▶ [What you have to do]: Reproduce each line from the first in the data through the line that contains "tree.ranged(ring, 1.0, 0.9))" exactly; give nothing else.

▶ [Dataset content]:
***

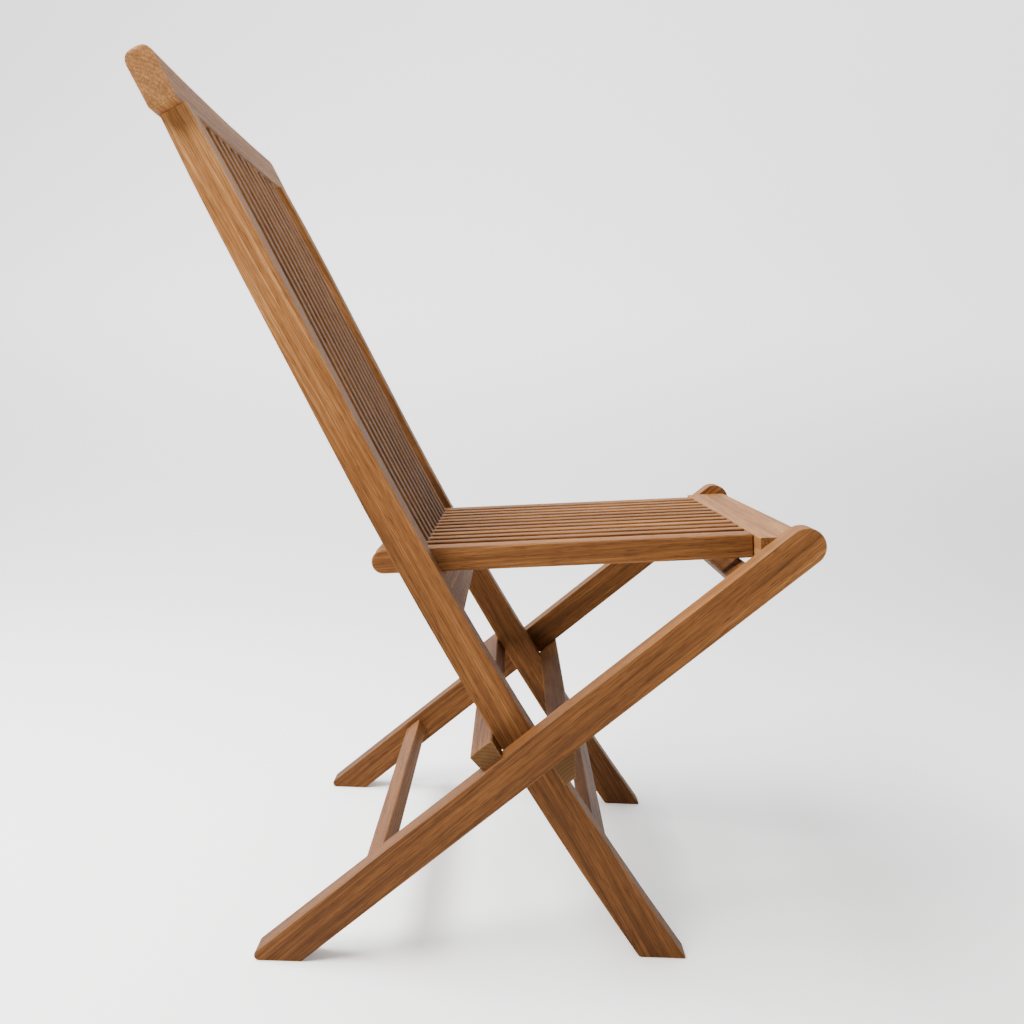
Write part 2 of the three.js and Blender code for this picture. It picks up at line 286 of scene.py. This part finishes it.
def wood_material():
    """Oiled hardwood: growth rings, broad bands, fibres, pores, end grain and painted highlights
    on the edges.
    """
    tree = Tree("oiled_hardwood")
    grain = tree.attribute("grain").outputs["Vector"]
    # The tone attribute holds each piece's own tone together with painted light that makes the
    # wood paler with height.
    tone = tree.attribute("tone").outputs["Fac"]
    end = tree.attribute("end").outputs["Fac"]

    wander = tree.noise(tree.stretched(grain, WANDER_FINENESS), 2.0)
    split = tree.nodes.new("ShaderNodeSeparateXYZ")
    tree.put(split.inputs[0], grain)
    square = tree.math("MULTIPLY", split.outputs["Y"], split.outputs["Y"])
    square = tree.math("MULTIPLY_ADD", split.outputs["Z"], split.outputs["Z"], square)
    radius = tree.math("SQRT", square)
    radius = tree.math("MULTIPLY_ADD", wander, RING_WANDER, radius)
    ring = tree.math("FRACT", tree.math("DIVIDE", radius, RING_SPACING))
    late = tree.math("MULTIPLY", tree.ranged(ring, 0.25, 0.86), tree.ranged(ring, 1.0, 0.9))

    bands = tree.noise(tree.stretched(grain, BAND_FINENESS), 3.0, 0.55)
    fibres = tree.noise(tree.stretched(grain, FIBRE_FINENESS), 3.0, 0.6)
    streaks = tree.noise(tree.stretched(grain, STREAK_FINENESS), 2.0, 0.6)
    pores = tree.noise(tree.stretched(grain, PORE_FINENESS), 1.0)

    shade = tree.math("MULTIPLY", tree.math("SUBTRACT", bands, 0.5), BAND_SHARE)
    shade = tree.math("MULTIPLY_ADD", tree.math("SUBTRACT", streaks, 0.5), STREAK_SHARE, shade)
    shade = tree.math("MULTIPLY_ADD", tree.math("SUBTRACT", fibres, 0.5), FIBRE_SHARE, shade)
    shade = tree.math("MULTIPLY_ADD", late, LATE_WOOD_SHARE, shade)
    shade = tree.math("MULTIPLY_ADD", tone, TONE_AND_PAINTED_LIGHT_SHARE, shade)
    shade = tree.math("ADD", shade, MIDDLE_SHADE)
    colour = tree.ramp(shade, [(0.0, UMBER), (0.28, BROWN), (0.58, HONEY), (1.0, PALE)])

    pore_mask = tree.ranged(pores, 0.56, 0.66)
    pore_share = tree.math("MULTIPLY", pore_mask, PORE_DARKNESS)
    colour = tree.mix(pore_share, colour, (*UMBER, 1.0))

    end_share = tree.math("MULTIPLY_ADD", tone, -0.3, END_GRAIN_SHARE)
    end_share = tree.math("MULTIPLY", tree.ranged(end, 0.75, 0.97), end_share)
    end_colour = tree.mix(tree.math("MULTIPLY", late, 0.3), (*END_BROWN, 1.0), (*UMBER, 1.0))
    colour = tree.mix(end_share, colour, end_colour)

    # Painted highlight: every edge, found where the bevel normal turns away from the face's
    # normal, is paled towards the palest wood colour.
    bevel = tree.nodes.new("ShaderNodeBevel")
    bevel.samples = 4
    bevel.inputs["Radius"].default_value = EDGE_HIGHLIGHT_RADIUS
    geometry = tree.nodes.new("ShaderNodeNewGeometry")
    dot = tree.nodes.new("ShaderNodeVectorMath")
    dot.operation = "DOT_PRODUCT"
    tree.put(dot.inputs[0], bevel.outputs["Normal"])
    tree.put(dot.inputs[1], geometry.outputs["Normal"])
    edge_highlight = tree.ranged(dot.outputs["Value"], 0.995, 0.9)
    edge_highlight = tree.math("MULTIPLY", edge_highlight, tree.ranged(streaks, 0.3, 0.7, EDGE_HIGHLIGHT_LEAST, EDGE_HIGHLIGHT_MOST))
    colour = tree.mix(edge_highlight, colour, (*PALE, 1.0))

    roughness = tree.ranged(fibres, 0.25, 0.75, 0.5, 0.68)
    roughness = tree.math("MULTIPLY_ADD", end_share, 0.25, roughness)
    height = tree.math("MULTIPLY_ADD", pore_mask, -0.8, tree.math("MULTIPLY", fibres, 0.6))
    height = tree.math("MULTIPLY_ADD", late, 0.25, height)
    tree.put(tree.shader.inputs["Base Color"], colour)
    tree.put(tree.shader.inputs["Roughness"], roughness)
    tree.put(tree.shader.inputs["Normal"], tree.bump(height, WOOD_RELIEF, 0.55))
    tree.shader.inputs["Specular IOR Level"].default_value = WOOD_GLOSS
    return tree.material


def steel_material():
    """Plain turned steel, with fine rings round the pin."""
    tree = Tree("turned_steel")
    place = tree.nodes.new("ShaderNodeTexCoord").outputs["Object"]
    lines = tree.noise(tree.stretched(place, (300, 5200, 300)), 2.0)
    tint = tree.ramp(lines, [(0.3, (0.36, 0.36, 0.37)), (0.7, (0.56, 0.56, 0.55))])
    tree.put(tree.shader.inputs["Base Color"], tint)
    tree.put(tree.shader.inputs["Roughness"], tree.ranged(lines, 0.2, 0.8, 0.28, 0.45))
    tree.put(tree.shader.inputs["Normal"], tree.bump(lines, 0.00005, 0.4))
    tree.shader.inputs["Metallic"].default_value = 1.0
    return tree.material


# ---- wooden pieces ----


def edge_radius(node):
    return next(radius for word, radius in EDGE_RADIUS.items() if word in node)


def eased_copy(node):
    """A copy of a CAD node's mesh with flat faces joined and its sharp edges rounded."""
    mesh = frame["nodes"][node].data.copy()
    work = bmesh.new()
    work.from_mesh(mesh)
    bmesh.ops.remove_doubles(work, verts=work.verts, dist=JOIN_DISTANCE)
    bmesh.ops.dissolve_limit(work, angle_limit=FLAT_ANGLE, verts=work.verts, edges=work.edges)
    sharp = [edge for edge in work.edges if edge.calc_face_angle(0.0) > SHARP_ANGLE]
    bmesh.ops.bevel(
        work,
        geom=sharp,
        offset=edge_radius(node),
        offset_type="OFFSET",
        segments=EDGE_SEGMENTS,
        profile=0.5,
        affect="EDGES",
        clamp_overlap=True,
    )
    work.to_mesh(mesh)
    work.free()
    return mesh


def log_frame(points, chance):
    """How a piece lies in its log: its middle, its axes, a small tilt and the log's heart."""
    centre = points.mean(axis=0)
    _, _, axes = np.linalg.svd(points - centre, full_matrices=False)
    axes = axes.copy()
    if np.linalg.det(axes) < 0:
        axes[2] = -axes[2]
    tilt = Matrix.Rotation(chance.uniform(-LOG_TILT, LOG_TILT), 3, "Z")
    tilt = tilt @ Matrix.Rotation(chance.uniform(-LOG_TILT, LOG_TILT), 3, "Y")
    angle = chance.uniform(0, 2 * math.pi)
    away = chance.uniform(HEART_NEAR, HEART_FAR)
    along = chance.uniform(0, LOG_LENGTH)
    heart = np.array([along, away * math.cos(angle), away * math.sin(angle)])
    return centre, axes, np.array(tilt), heart


def give_grain(mesh, chance, tone):
    """Gives a mesh the places in its log, its tone with painted light that grows with height, and
    which faces show end grain.
    """
    points = np.empty(3 * len(mesh.vertices))
    mesh.vertices.foreach_get("co", points)
    points = points.reshape(-1, 3)
    centre, axes, tilt, heart = log_frame(points, chance)
    places = (points - centre) @ axes.T @ tilt.T + heart
    grain = mesh.attributes.new("grain", "FLOAT_VECTOR", "POINT")
    grain.data.foreach_set("vector", places.ravel())
    # Painted light: the tone is raised with height, so the wood is paler high up and darker low
    # down.
    tone_and_painted_light = mesh.attributes.new("tone", "FLOAT", "POINT")
    tone_and_painted_light.data.foreach_set("value", tone + PAINTED_LIGHT_RISE * (points[:, 2] - PAINTED_LIGHT_MIDDLE))
    long_axis = Vector(axes[0])
    ends = [abs(face.normal.dot(long_axis)) for face in mesh.polygons]
    end = mesh.attributes.new("end", "FLOAT", "FACE")
    end.data.foreach_set("value", ends)


def wooden_piece(node, body, material, chance):
    mesh = eased_copy(node)
    kind = node.rstrip("_0123456789")
    tone = PIECE_TONE_AND_PAINTED_LIGHT.get(kind, 0.0) + chance.uniform(-TONE_SPREAD, TONE_SPREAD)
    give_grain(mesh, chance, tone)
    mesh.materials.clear()
    mesh.materials.append(material)
    mesh.shade_smooth()
    mesh.set_sharp_from_angle(angle=SMOOTH_ANGLE)
    piece = bpy.data.objects.new(f"{node}_wood", mesh)
    bpy.context.scene.collection.objects.link(piece)
    weighted = piece.modifiers.new("even_shading", "WEIGHTED_NORMAL")
    weighted.keep_sharp = True
    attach(piece, body)
    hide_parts(node)


def build_wood():
    bodies = body_of_nodes()
    slots = slot_of_nodes()
    material = wood_material()
    for node in sorted(bodies):
        if slots[node] == WOOD_SLOT:
            wooden_piece(node, bodies[node], material, random.Random(node))


def finish_steel():
    material = steel_material()
    for node, slot in slot_of_nodes().items():
        if slot == STEEL_SLOT:
            for holder in frame["nodes"][node].material_slots:
                holder.material = material


# ---- stage ----


def studio_material():
    tree = Tree("white_sweep")
    tree.shader.inputs["Base Color"].default_value = (SWEEP_WHITE, SWEEP_WHITE, SWEEP_WHITE, 1.0)
    tree.shader.inputs["Roughness"].default_value = 0.9
    tree.shader.inputs["Specular IOR Level"].default_value = 0.0
    tree.shader.inputs["Emission Color"].default_value = (1.0, 1.0, 1.0, 1.0)
    geometry = tree.nodes.new("ShaderNodeNewGeometry")
    split = tree.nodes.new("ShaderNodeSeparateXYZ")
    tree.put(split.inputs[0], geometry.outputs["Position"])
    height = split.outputs["Z"]
    glow = tree.ranged(height, 0.0, FULL_GLOW_HEIGHT, FLOOR_GLOW, WALL_GLOW)
    tree.put(tree.shader.inputs["Emission Strength"], glow)
    return tree.material


def add_studio():
    """One white sweep: the floor curves up into the wall behind the chair."""
    floor_height = cad_bounds[0][2] - FLOOR_GAP
    profile = [(-SWEEP_FRONT, floor_height)]
    for step in range(SWEEP_STEPS + 1):
        angle = math.pi / 2 * step / SWEEP_STEPS
        behind = SWEEP_START + SWEEP_RADIUS * math.sin(angle)
        profile.append((behind, floor_height + SWEEP_RADIUS * (1 - math.cos(angle))))
    profile.append((SWEEP_START + SWEEP_RADIUS, SWEEP_TOP))
    corners = [(side, y, z) for y, z in profile for side in (-SWEEP_HALF_WIDTH, SWEEP_HALF_WIDTH)]
    firsts = range(0, len(corners) - 2, 2)
    faces = [(first, first + 1, first + 3, first + 2) for first in firsts]
    mesh = bpy.data.meshes.new("studio_sweep")
    mesh.from_pydata(corners, [], faces)
    mesh.shade_smooth()
    mesh.materials.append(studio_material())
    sweep = bpy.data.objects.new("studio_sweep", mesh)
    bpy.context.scene.collection.objects.link(sweep)


def add_area_light(name, place, target, size, power, colour):
    light = bpy.data.lights.new(name, "AREA")
    light.shape = "DISK"
    light.size = size
    light.energy = power
    light.color = colour
    lamp = bpy.data.objects.new(name, light)
    lamp.location = place
    lamp.rotation_euler = (Vector(target) - Vector(place)).to_track_quat("-Z", "Y").to_euler()
    bpy.context.scene.collection.objects.link(lamp)


def add_world():
    world = bpy.data.worlds.new("studio")
    world.use_nodes = True
    background = world.node_tree.nodes["Background"]
    background.inputs["Color"].default_value = (1.0, 1.0, 1.0, 1.0)
    background.inputs["Strength"].default_value = ROOM_STRENGTH
    bpy.context.scene.world = world


def add_lights():
    add_area_light("key", KEY_PLACE, KEY_TARGET, KEY_SIZE, KEY_POWER, KEY_COLOUR)
    add_area_light(
        "overhead",
        OVERHEAD_PLACE,
        OVERHEAD_TARGET,
        OVERHEAD_SIZE,
        OVERHEAD_POWER,
        OVERHEAD_COLOUR,
    )


def add_camera():
    forward = Vector((
        math.sin(CAMERA_YAW) * math.cos(CAMERA_PITCH),
        math.cos(CAMERA_YAW) * math.cos(CAMERA_PITCH),
        -math.sin(CAMERA_PITCH),
    ))
    level_right = Vector((math.cos(CAMERA_YAW), -math.sin(CAMERA_YAW), 0))
    level_down = forward.cross(level_right)
    right = level_right * math.cos(CAMERA_ROLL) + level_down * math.sin(CAMERA_ROLL)
    down = level_down * math.cos(CAMERA_ROLL) - level_right * math.sin(CAMERA_ROLL)
    camera = bpy.data.objects.new("camera", bpy.data.cameras.new("camera"))
    camera.data.lens = CAMERA_LENS
    camera.data.sensor_width = CAMERA_SENSOR
    turn = Matrix((right, -down, -forward)).transposed().to_4x4()
    camera.matrix_world = Matrix.Translation(CAMERA_PLACE) @ turn
    bpy.context.scene.collection.objects.link(camera)
    bpy.context.scene.camera = camera


add_camera()
build_wood()
finish_steel()
add_studio()
add_world()
add_lights()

***

▶ [Solution for this exercise]:
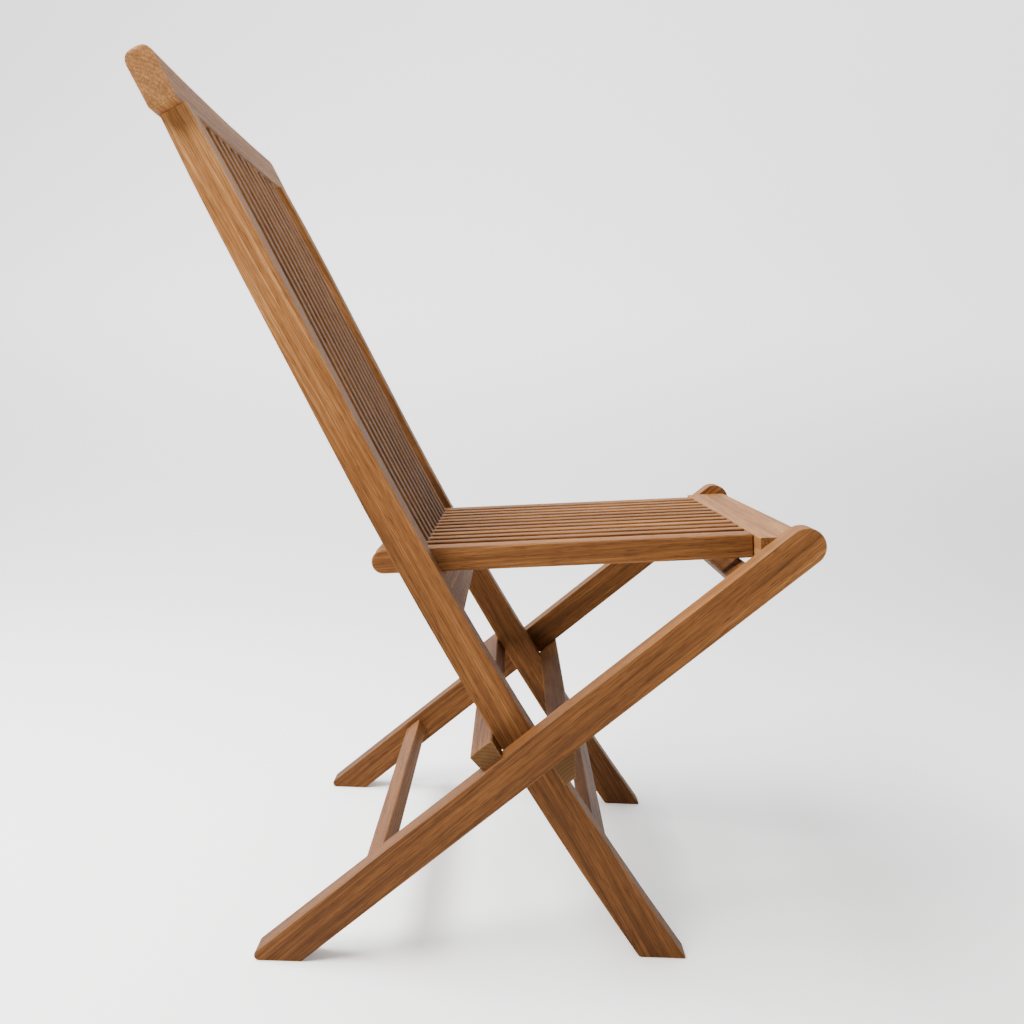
Write part 2 of the three.js and Blender code for this picture. It picks up at line 286 of scene.py. This part finishes it.
def wood_material():
    """Oiled hardwood: growth rings, broad bands, fibres, pores, end grain and painted highlights
    on the edges.
    """
    tree = Tree("oiled_hardwood")
    grain = tree.attribute("grain").outputs["Vector"]
    # The tone attribute holds each piece's own tone together with painted light that makes the
    # wood paler with height.
    tone = tree.attribute("tone").outputs["Fac"]
    end = tree.attribute("end").outputs["Fac"]

    wander = tree.noise(tree.stretched(grain, WANDER_FINENESS), 2.0)
    split = tree.nodes.new("ShaderNodeSeparateXYZ")
    tree.put(split.inputs[0], grain)
    square = tree.math("MULTIPLY", split.outputs["Y"], split.outputs["Y"])
    square = tree.math("MULTIPLY_ADD", split.outputs["Z"], split.outputs["Z"], square)
    radius = tree.math("SQRT", square)
    radius = tree.math("MULTIPLY_ADD", wander, RING_WANDER, radius)
    ring = tree.math("FRACT", tree.math("DIVIDE", radius, RING_SPACING))
    late = tree.math("MULTIPLY", tree.ranged(ring, 0.25, 0.86), tree.ranged(ring, 1.0, 0.9))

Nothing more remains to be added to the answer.